Stated problem ▸
Please write out the complete listing that follows, exactly as it reads.

Given material ▸
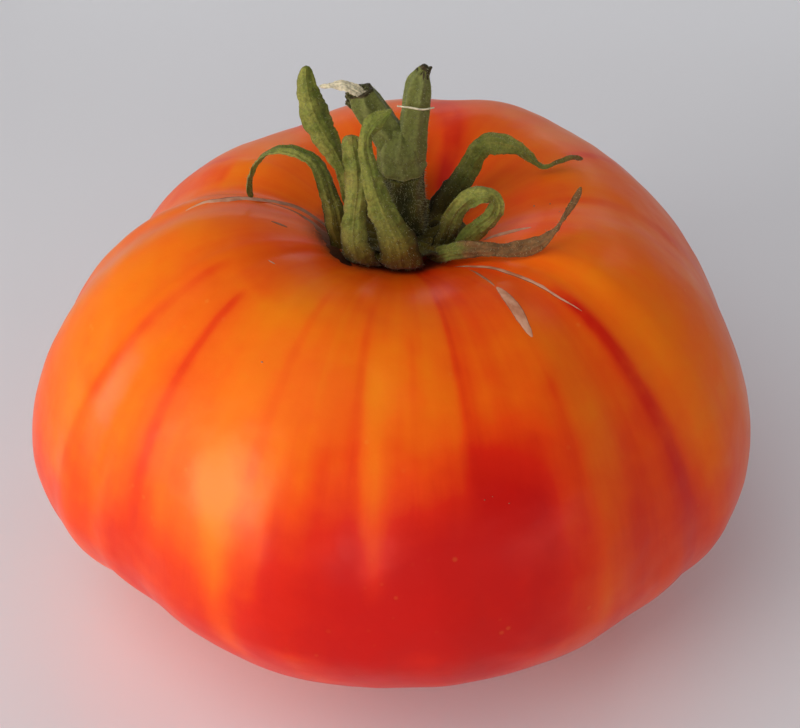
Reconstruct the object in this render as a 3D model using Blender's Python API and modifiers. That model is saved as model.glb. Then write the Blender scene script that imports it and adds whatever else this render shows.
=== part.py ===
"""A ribbed slicing tomato with its calyx and a broken piece of truss stem.

Metres, +Z up. The origin is the centre of the flat spot the fruit rests on.
Four bodies: fruit, calyx, pedicel and truss_stub.
"""
import math

import bmesh
import bpy
from mathutils import Matrix, Vector

MM = 0.001

# Fruit: half widths, heights of the crown and the base measured from the widest level
HALF_WIDTH_X = 55.0
HALF_WIDTH_Y = 56.6
CROWN_HEIGHT = 45.6
BASE_HEIGHT = 29.5
PLAN_FULLNESS = 0.92
CROWN_FULLNESS = 1.06
CAVITY_DEPTH = 16.4
CAVITY_RADIUS = 20.6
FOOT_CUT = 0.75
FRUIT_SEGMENTS = 96
FRUIT_RINGS = 36
FOOT_RING = 34

# Grooves between the lobes: azimuth, half width (degrees), depth on the shoulder, depth on the flank
GROOVES = (
    (-150.5, 5.0, 0.5, 0.5),
    (-134.0, 6.0, 0.3, 1.2),
    (-115.0, 5.0, 0.1, 0.2),
    (-97.0, 6.0, 0.5, 0.5),
    (-87.0, 4.5, 0.1, 0.4),
    (-76.0, 6.0, 0.6, 0.2),
    (-58.0, 6.0, 0.2, 0.3),
    (-37.0, 7.0, 1.6, 0.4),
    (6.0, 9.0, 1.8, 1.6),
    (42.5, 9.0, 0.6, 1.5),
    (83.0, 8.0, 1.2, 1.3),
    (122.5, 8.0, 2.6, 1.2),
    (150.0, 8.0, 0.4, 1.0),
    (-179.0, 8.0, 0.6, 1.1),
)

# Lobes: azimuth (degrees), how far the skin stands out or in there
LOBES = (
    (-179.0, 0.7),
    (-164.5, 3.4),
    (-151.0, 2.7),
    (-142.0, 0.1),
    (-125.0, -0.8),
    (-106.0, -0.3),
    (-87.0, -0.6),
    (-67.0, -0.8),
    (-58.0, -0.6),
    (-47.5, -1.1),
    (-37.0, 0.1),
    (-26.0, 1.5),
    (-15.5, 1.7),
    (6.0, 1.2),
    (24.5, 0.8),
    (42.5, 1.4),
    (63.0, 2.2),
    (83.0, 0.7),
    (103.0, -1.1),
    (122.5, -1.7),
    (136.5, -2.6),
    (150.0, -2.8),
    (166.0, -4.6),
)

# Calyx: the cup the sepals grow from
CUP_X = 1.0
CUP_RADIUS = 9.2
CUP_THICKNESS = 1.8
CUP_CLEARANCE = 0.75
BLADE_THICKNESS = 0.8
BLADE_ROWS = 15
BLADE_COLUMNS = 4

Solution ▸
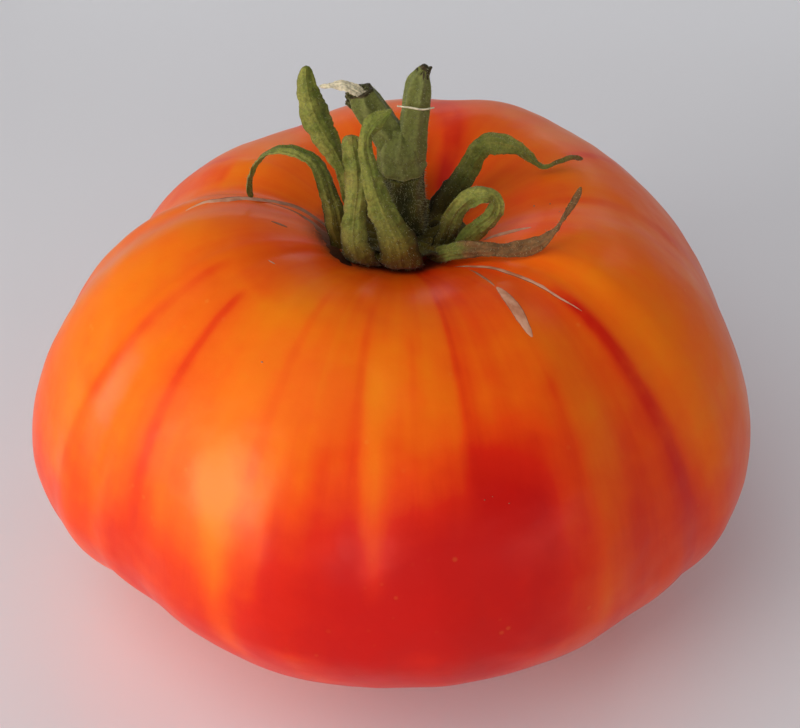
Reconstruct the object in this render as a 3D model using Blender's Python API and modifiers. That model is saved as model.glb. Then write the Blender scene script that imports it and adds whatever else this render shows.
=== part.py ===
"""A ribbed slicing tomato with its calyx and a broken piece of truss stem.

Metres, +Z up. The origin is the centre of the flat spot the fruit rests on.
Four bodies: fruit, calyx, pedicel and truss_stub.
"""
import math

import bmesh
import bpy
from mathutils import Matrix, Vector

MM = 0.001

# Fruit: half widths, heights of the crown and the base measured from the widest level
HALF_WIDTH_X = 55.0
HALF_WIDTH_Y = 56.6
CROWN_HEIGHT = 45.6
BASE_HEIGHT = 29.5
PLAN_FULLNESS = 0.92
CROWN_FULLNESS = 1.06
CAVITY_DEPTH = 16.4
CAVITY_RADIUS = 20.6
FOOT_CUT = 0.75
FRUIT_SEGMENTS = 96
FRUIT_RINGS = 36
FOOT_RING = 34

# Grooves between the lobes: azimuth, half width (degrees), depth on the shoulder, depth on the flank
GROOVES = (
    (-150.5, 5.0, 0.5, 0.5),
    (-134.0, 6.0, 0.3, 1.2),
    (-115.0, 5.0, 0.1, 0.2),
    (-97.0, 6.0, 0.5, 0.5),
    (-87.0, 4.5, 0.1, 0.4),
    (-76.0, 6.0, 0.6, 0.2),
    (-58.0, 6.0, 0.2, 0.3),
    (-37.0, 7.0, 1.6, 0.4),
    (6.0, 9.0, 1.8, 1.6),
    (42.5, 9.0, 0.6, 1.5),
    (83.0, 8.0, 1.2, 1.3),
    (122.5, 8.0, 2.6, 1.2),
    (150.0, 8.0, 0.4, 1.0),
    (-179.0, 8.0, 0.6, 1.1),
)

# Lobes: azimuth (degrees), how far the skin stands out or in there
LOBES = (
    (-179.0, 0.7),
    (-164.5, 3.4),
    (-151.0, 2.7),
    (-142.0, 0.1),
    (-125.0, -0.8),
    (-106.0, -0.3),
    (-87.0, -0.6),
    (-67.0, -0.8),
    (-58.0, -0.6),
    (-47.5, -1.1),
    (-37.0, 0.1),
    (-26.0, 1.5),
    (-15.5, 1.7),
    (6.0, 1.2),
    (24.5, 0.8),
    (42.5, 1.4),
    (63.0, 2.2),
    (83.0, 0.7),
    (103.0, -1.1),
    (122.5, -1.7),
    (136.5, -2.6),
    (150.0, -2.8),
    (166.0, -4.6),
)

# Calyx: the cup the sepals grow from
CUP_X = 1.0
CUP_RADIUS = 9.2
CUP_THICKNESS = 1.8
CUP_CLEARANCE = 0.75
BLADE_THICKNESS = 0.8
BLADE_ROWS = 15
BLADE_COLUMNS = 4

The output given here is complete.